With relatable narrations and characters, these are a wonderful read
A vast is the treasure trove of English literature, vast is the well of Russian literature that is captivating like any other story. Though set in a different time and surroundings unknown to many, yet the narrations and characterization are relatable as a heartbeat. A reader doesn’t have to work very hard to get the references and understand the relationships. With familiar aspects of life woven through words, Russian literature has long been one of the richest and most interesting branches of literature. With incredible narrations, Russian literature has produced some fantastic novels for two centuries and in fact, continues to do so.

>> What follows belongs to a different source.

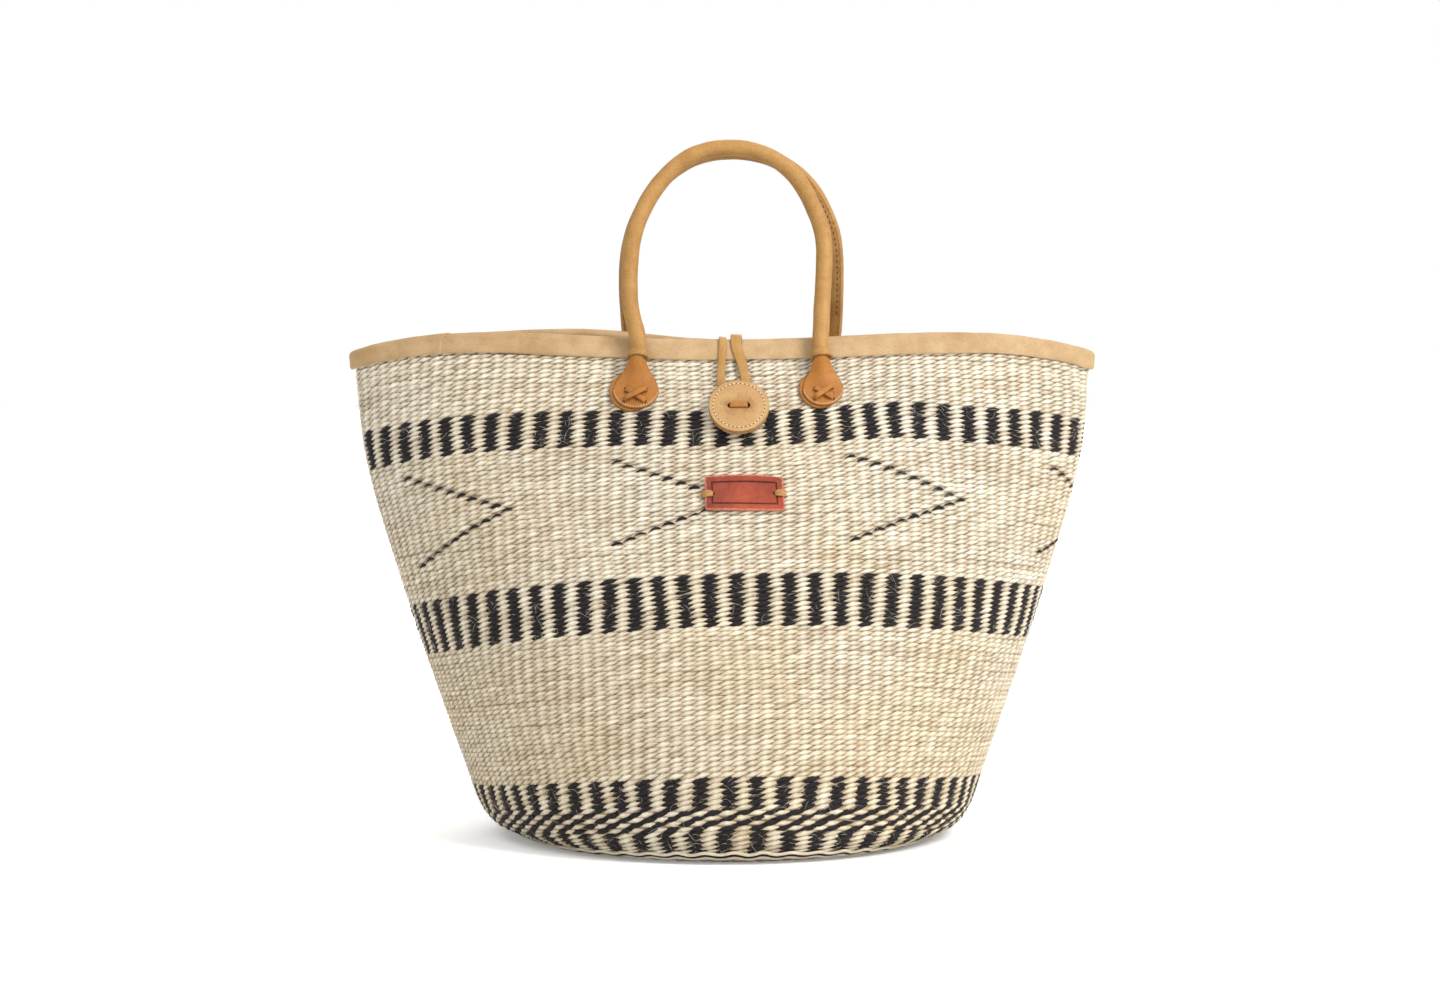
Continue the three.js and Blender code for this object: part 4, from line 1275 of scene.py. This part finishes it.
def button_disc(matrix, name, level, domed):
    """A leather disc with a burnished edge and two punched holes."""
    shape = bmesh.new()
    bmesh.ops.create_circle(shape, cap_ends=True, segments=72, radius=button_radius)
    thicken(shape, button_disc_thickness)
    round_rim(shape, 0.5 * mm, 3)
    holes = (-button_hole_spacing / 2, button_hole_spacing / 2)
    punch = bmesh.new()
    for hole in holes:
        place = Matrix.Translation((hole, 0, button_disc_thickness / 2))
        bmesh.ops.create_cone(punch, cap_ends=True, segments=28, radius1=button_hole_radius,
                              radius2=button_hole_radius, depth=4 * button_disc_thickness, matrix=place)
    blank = in_scene(name, as_mesh(name, shape))
    punches = in_scene("punch", as_mesh("punch", punch))
    cut = blank.modifiers.new("holes", "BOOLEAN")
    cut.operation = "DIFFERENCE"
    cut.object = punches
    cut.solver = "EXACT"
    bpy.context.view_layer.update()
    finished = bpy.data.meshes.new_from_object(blank.evaluated_get(bpy.context.evaluated_depsgraph_get()))
    for made in (blank, punches):
        bpy.data.objects.remove(made)
    disc = bmesh.new()
    disc.from_mesh(finished)
    edge = disc.verts.layers.float.new("edge")
    for corner in disc.verts:
        x, y, z = corner.co
        reach = math.hypot(x, y)
        hole_reach = min(math.hypot(x - hole, y) for hole in holes)
        burnished = reach > button_radius - 0.3 * mm or hole_reach < button_hole_radius * 1.02
        corner[edge] = 0.85 if burnished else 0.0
        waver = 1 + 0.006 * math.sin(3 * math.atan2(y, x) + 0.7)
        dome = domed * (1 - (reach / button_radius) ** 2)
        corner.co = (x * waver, y * waver, z + level + dome)
    put(disc, matrix)
    piece = keep(f"{name}_leather", disc, "button", (name,), "button")
    piece.data.set_sharp_from_angle(angle=math.radians(38))


def button_stitches(matrix):
    """A ring of stitches near the button's edge, and dark dashes between them as painted shade in the awl
    holes.
    """
    count = 38
    reach = button_radius - stitch_inset
    outs = np.broadcast_to(matrix[:3, 2], (count, 3))

    def spots(share):
        angle = full_turn(count) + 2 * math.pi / count * share
        return moved(matrix, together(reach * np.cos(angle), reach * np.sin(angle), bar_level + 0.05 * mm))

    thread_stitches("button_edge_stitches", spots(0.2), spots(0.8), outs, 0.8 * mm, 0.25 * mm,
                    ("button_stitching",), "button")
    # Dark dashes with no lift: painted shade in the awl holes
    thread_stitches("button_awl_hole_shade", spots(-0.16), spots(0.16), outs, 0.75 * mm, 0.0, (), "button", "slit")


def button_thong(matrix):
    """A flat thong from hole to hole, its shank through the wall and its knot behind it."""
    half = button_hole_spacing / 2
    half_thick = button_thong_thickness / 2
    top = bar_level + half_thick
    low = back_disc_level - gap - half_thick
    way = ((-0.2, low), (-1, low + 0.4 * mm), (-1, front_disc_level), (-0.9, top - 0.2 * mm),
           (0, top + 0.2 * mm), (0.9, top - 0.2 * mm), (1, front_disc_level),
           (1, low + 0.4 * mm), (0.2, low))
    points = [(half * k, 0, z) for k, z in way]
    bar = strap(matrix, points, 40, matrix[:3, 1], button_thong_width / 2, half_thick, 12)
    knot_place = (0, 0, knot_level)
    shank = strap(matrix, [(0, 0, low), (0.2 * mm, 0, 0), knot_place], 12, matrix[:3, 0],
                  button_shank_radius, button_shank_radius, 12, 1)
    shapes = [bar, shank, knot(matrix, knot_place)]
    keep("button_lace", joined(shapes), "golden", ("button_thong",), "button")


def knot(matrix, place):
    """An overhand knot: a fat turn of thong with a second turn lying across it."""
    shapes = []
    for tilt, reach in ((0.25, 0.62), (-0.3, 0.5)):
        turn = np.linspace(0, 2 * math.pi * 0.97, 26)
        line = together(knot_radius * reach * np.cos(turn), knot_radius * reach * np.sin(turn),
                        knot_thickness * tilt * np.sin(turn + 1))
        shapes.append(swept(moved(matrix, line + place), matrix[:3, 2],
                            knot_thickness * 0.36, knot_radius * 0.3, 10, 0.8))
    return joined(shapes)


def button():
    """The button: two discs, stitches and a thong, tilted a little on the wall."""
    matrix = wall_frame(button_offset, button_height) @ np.array(Matrix.Rotation(-button_tilt, 4, "X"))
    button_disc(matrix, "button_back_disc", back_disc_level, 0.0)
    button_disc(matrix, "button_front_disc", front_disc_level, 0.25 * mm)
    button_stitches(matrix)
    button_thong(matrix)


# Closure loop
def on_wall(x, height, level, turned=False):
    return moved(wall_frame(-x if turned else x, height, turned), (0, 0, level))


def over_rim(x, angle, turned, lift=0.0):
    """A point that clears the binding at an angle of its fold, 0 at the outside and upright at the top."""
    top = wall_point(np.arcsin((-x if turned else x) / (mouth_width / 2)), 1.0, wall_thickness / 2)
    reach = wall_thickness / 2 + binding_stand + gap + lacing_thickness / 2
    point = top + (0, -reach * math.cos(angle), (reach + lift) * math.sin(angle))
    return point * (-1, -1, 1) if turned else point


def closure_loop():
    """A flat thong round the button's shank, over both rims and down to its knot at the rear."""
    half = lacing_thickness / 2
    shank = button_shank_radius + gap * 2 + loop_width / 2
    binding_edge = basket_height - binding_drop
    lifted = binding_stand + gap + half
    way = np.linspace(0, 1, 110)
    strands = []
    for side in (-1, 1):
        top_x = loop_top_offset + side * loop_top_spacing / 2 + (side + 1) * 0.6 * mm
        lift = (0.8 + 0.8 * side) * mm
        belly_x = (loop_top_offset + button_offset) / 2 + side * loop_belly_spacing / 2
        points = [
            on_wall(button_offset + side * shank, button_height - gap, gap + half),
            on_wall(button_offset + side * shank * 1.2, button_height + loop_width, gap + half),
            on_wall(belly_x, button_height + loop_belly_above_button, gap + half * 2),
            on_wall((belly_x * 3 + top_x * 2) / 5, binding_edge - loop_width, lifted),
            *[over_rim(top_x, math.pi * share, False, lift) for share in (0, 0.25, 0.5)],
            np.array([top_x, 0, over_rim(top_x, math.pi / 2, False)[2] - loop_sag + lift]),
            *[over_rim(top_x, math.pi * share, True) for share in (0.5, 0.25, 0)],
            on_wall(top_x, binding_edge - loop_width, lifted, True),
            on_wall(top_x, loop_rear_height, gap + half, True),
            on_wall(top_x * 0.8 + loop_top_offset * 0.2, loop_rear_height - mm, -wall_thickness, True),
        ]
        twist = 0.12 * np.sin(9 * way + side) + 0.35 * side * bell(way, 0.38, 0.07)
        fullness = 0.53 + (side + 1) * (0.05 + 0.09 * bell(way, 0.4, 0.13))
        strands.append(swept(curve_through(points, way), unit(together(1.0, 0.0, twist)),
                             loop_width * fullness, half, 12, 0.5))
    front = wall_frame(button_offset, button_height)
    turn = np.linspace(math.pi * 0.97, math.pi * 2.03, 22)
    bend = together(shank * np.cos(turn), shank * np.sin(turn), gap + half)
    outward = together(np.cos(turn), np.sin(turn), 0.0) @ front[:3, :3].T
    strands.append(swept(moved(front, bend), outward, loop_width / 2, half, 12, 0.5))
    behind = wall_frame(-loop_top_offset, loop_rear_height, True)
    strands.append(knot(behind, (0, 0, knot_level)))
    keep("closing_thong", joined(strands), "tan", ("closure_loop",))


# Patch
def patch():
    """A bare leather patch with a bowed top edge and one tooled line inside its border."""
    matrix = wall_frame(patch_offset, patch_centre_height)
    half_x, half_y = patch_width / 2, patch_height / 2
    border = 4.2 * mm
    border_x, border_y = half_x - border * 1.1, half_y - border * 0.8
    shape = bmesh.new()
    bmesh.ops.create_grid(shape, x_segments=26, y_segments=12, size=1)
    bmesh.ops.scale(shape, vec=(half_x, half_y, 1), verts=shape.verts)
    thicken(shape, patch_thickness)
    corners = [e for e in shape.edges if abs(e.verts[0].co.z - e.verts[1].co.z) > mm
               and abs(abs(e.verts[0].co.x) - half_x) < gap and abs(abs(e.verts[0].co.y) - half_y) < gap]
    round_off(shape, corners, 1.2 * mm, 5)
    round_rim(shape, 0.4 * mm, 2)
    top = [f for f in shape.faces if f.normal.z > 0.99 and abs(f.calc_center_median().x) < border_x
           and abs(f.calc_center_median().y) < border_y]
    bmesh.ops.inset_region(shape, faces=top, thickness=0.3 * mm, depth=-0.6 * mm, use_even_offset=True)
    groove = bmesh.ops.inset_region(shape, faces=top, thickness=0.7 * mm, depth=0)["faces"]
    bmesh.ops.inset_region(shape, faces=top, thickness=0.3 * mm, depth=0.45 * mm)
    for face in groove:
        face.material_index = 1
    edge = shape.verts.layers.float.new("edge")
    for corner in shape.verts:
        x, y, z = corner.co
        x_share, y_share = x / half_x, y / half_y
        outer = abs(x) > half_x - 0.5 * mm or abs(y) > half_y - 0.5 * mm
        corner[edge] = 0.9 if outer else 0.0
        bow = patch_bow * (1 - x_share**2) * (0.5 + 0.5 * y_share)
        curl = 0.3 * mm * x_share**4 + 0.25 * mm * math.sin(x / (9 * mm)) * y_share
        spread = 0.05 * (half_y - y) * (1 + x_share) / 2
        corner.co = (x + spread, y + bow - 0.02 * x, z + gap + curl)
    put(shape, matrix)
    keep("patch_leather", shape, ("patch", "slit"), ("leather_patch",), smooth=False)
    for side, label in ((-1, "left"), (1, "right")):
        patch_tie(matrix, side, label)


def patch_tie(matrix, side, label):
    """Raffia tied through the patch and the weave: strands side by side, and a dark lens as painted shade in
    the hole they leave.
    """
    inner = side * (patch_width / 2 - tie_span * 0.72)
    outer = side * (patch_width / 2 + tie_span * 0.28)
    middle = (inner + outer) / 2
    top = gap + patch_thickness + 0.7 * mm
    low = -wall_thickness - gap - 0.6 * mm
    way = ((inner, 0.3, low), (inner, 0.4, patch_thickness), (inner + side * 0.8 * mm, 0.8, top),
           (middle, 1.1, top + 0.4 * mm), (outer - side * 0.6 * mm, 1, top * 0.6), (outer, 0.5, 0.2 * mm),
           (outer, 0.4, low), (middle, 1, low - 0.2 * mm), (inner, 0.3, low))
    strands = []
    for k in (-1.5, -0.5, 0.5, 1.5):
        points = [(x, k * 1.1 * mm * share, z) for x, share, z in way]
        strands.append(strap(matrix, points, 40, matrix[:3, 1], 0.7 * mm, 0.45 * mm, 8, 0.8))
    keep(f"patch_raffia_{label}", joined(strands), "raffia", (f"patch_tie_{label}",))
    # A flat dark lens beside the raffia: painted shade in the hole
    level = gap + patch_thickness + 0.05 * mm
    line = together(inner - side * 0.7 * mm, 1.3 * mm * np.linspace(-1, 1, 9), level)
    hole = swept(moved(matrix, line), matrix[:3, 0], 1.0 * mm, 0.3 * mm, 8, 1)
    keep(f"patch_hole_shade_{label}", hole, "slit")


# Stage
def stage():
    """A plain pale floor, a white background, soft lamps and the photograph's camera."""
    scene = bpy.context.scene
    scene.view_settings.view_transform = "Standard"
    shape = bmesh.new()
    bmesh.ops.create_grid(shape, x_segments=1, y_segments=1, size=12)
    floor = in_scene("floor", as_mesh("floor", shape))
    material, tree, shader = new_material("Floor paper")
    seen = node(tree, "ShaderNodeLightPath").outputs["Is Camera Ray"]
    white = blended(tree, seen, colour(236, 236, 236), (1, 1, 1, 1))
    tree.links.new(white, shader.inputs["Base Color"])
    shader.inputs["Roughness"].default_value = 0.9
    shader.inputs["Emission Color"].default_value = (1, 1, 1, 1)
    away = node(tree, "ShaderNodeVectorMath", {0: own_place(tree)}, operation="LENGTH").outputs["Value"]
    glow = maths(tree, "MULTIPLY", seen, ranged(tree, away, 0.5, 1.6, 0.22, 1.0))
    tree.links.new(glow, shader.inputs["Emission Strength"])
    floor.data.materials.append(material)

    scene.world = bpy.data.worlds.new("studio")
    scene.world.use_nodes = True
    sky = scene.world.node_tree
    sky.nodes.clear()
    path = node(sky, "ShaderNodeLightPath").outputs["Is Camera Ray"]
    strength = ranged(sky, path, 0.0, 1.0, 0.7, 1.0)
    light = node(sky, "ShaderNodeBackground", {"Color": (1, 1, 1, 1), "Strength": strength})
    node(sky, "ShaderNodeOutputWorld", {"Surface": light.outputs[0]})

    target = Vector((0, 0, basket_height * 0.55))
    for name, place, size, power, tint in (
        ("key", (1.7, -1.4, 1.9), 1.1, 64, (1.0, 0.985, 0.96)),
        ("fill", (-1.3, -1.3, 2.3), 1.4, 15, (0.98, 0.99, 1.0)),
        ("back", (0.3, 1.8, 1.9), 1.5, 16, (1.0, 0.99, 0.97)),
    ):
        data = bpy.data.lights.new(name, "AREA")
        data.energy = power
        data.size = size
        data.color = tint
        lamp = in_scene(name, data)
        lamp.location = place
        lamp.rotation_euler = (target - Vector(place)).to_track_quat("-Z", "Y").to_euler()

    data = bpy.data.cameras.new("photo camera")
    data.sensor_width = sensor_width
    data.lens = focal_pixels / photo_width * sensor_width
    data.shift_x = -centre_shift_pixels / photo_width
    data.clip_end = 60
    scene.camera = in_scene("photo camera", data)
    scene.camera.location = (0, -camera_distance, camera_height)
    scene.camera.rotation_euler = (math.pi / 2 - camera_pitch, 0, 0)


stage()
materials = all_materials()
profile_shares = np.linspace(0, 1, 2001)
wall_profile_heights = curve_through(wall_profile, profile_shares)[:, 2]
lines = weave_lines()
woven_faces = (WovenFace(lines, False), WovenFace(lines, True))
weave(woven_faces)
warp_shell(woven_faces)
edge_cords(woven_faces[0])
stray_fibres(woven_faces[0])
rim_binding()
handle("front", front_handle_spacing, front_handle_offset)
handle("rear", rear_handle_spacing, -rear_handle_offset)
button()
closure_loop()
patch()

As a result, the list of must-read Russian literature includes plenty of the classics from the 19th to the 20th and the 21st century that is a must-read. So here is presenting a list of Russian classics you can pick on next.
Crime and Punishment by Fyodor Dostoevsky This novel is the author’s personal account translated into a story. This novel was written after Dostoevsky’s own ten-year exile in Siberia. After hammering to death the elderly neighbourhood money-lender and her half-sister with an ax to fleeing the scene of the crime and going undetected, the story picks up with salvation coming to the protagonist in an encounter with the prostitute Sonya. But soon a detective Porfiry arrives on the scene and is running around with the intent of pinning the murders on someone.
Doctor Zhivago by Boris Pasternak This novel was censored by the then USSR but somehow the manuscript was smuggled into Italy where it was published in 1957. And the following year Pasternak was awarded the Nobel Prize for Literature. This novel is more than just the love story of Lara and Yuri Zhivago, and talks about what it really means to put your nation before yourself, and before others.
The Master and Margarita by Mikhail Bulgakov After several hurdles, the author was able to finish writing this novel in 1940, 12 years after he began writing it. The novel is now hailed as a classic of Russian and 20th-century literature. The story givens with Satan arriving in 1930s Moscow and brings with him a league of misfits including his mistress, the witch Hella and a black cat with a taste for vodka. The story picks up with the three adamant about terrorising the city and goes on to announce their visit in thunderous ways.
A few other novels are And Quiet Flows the Don by Mikhail Sholokhov, Fathers and Sons by Ivan Turgenev and One Day in the Life of Ivan Denisovich by Alexander Solzhenitsyn.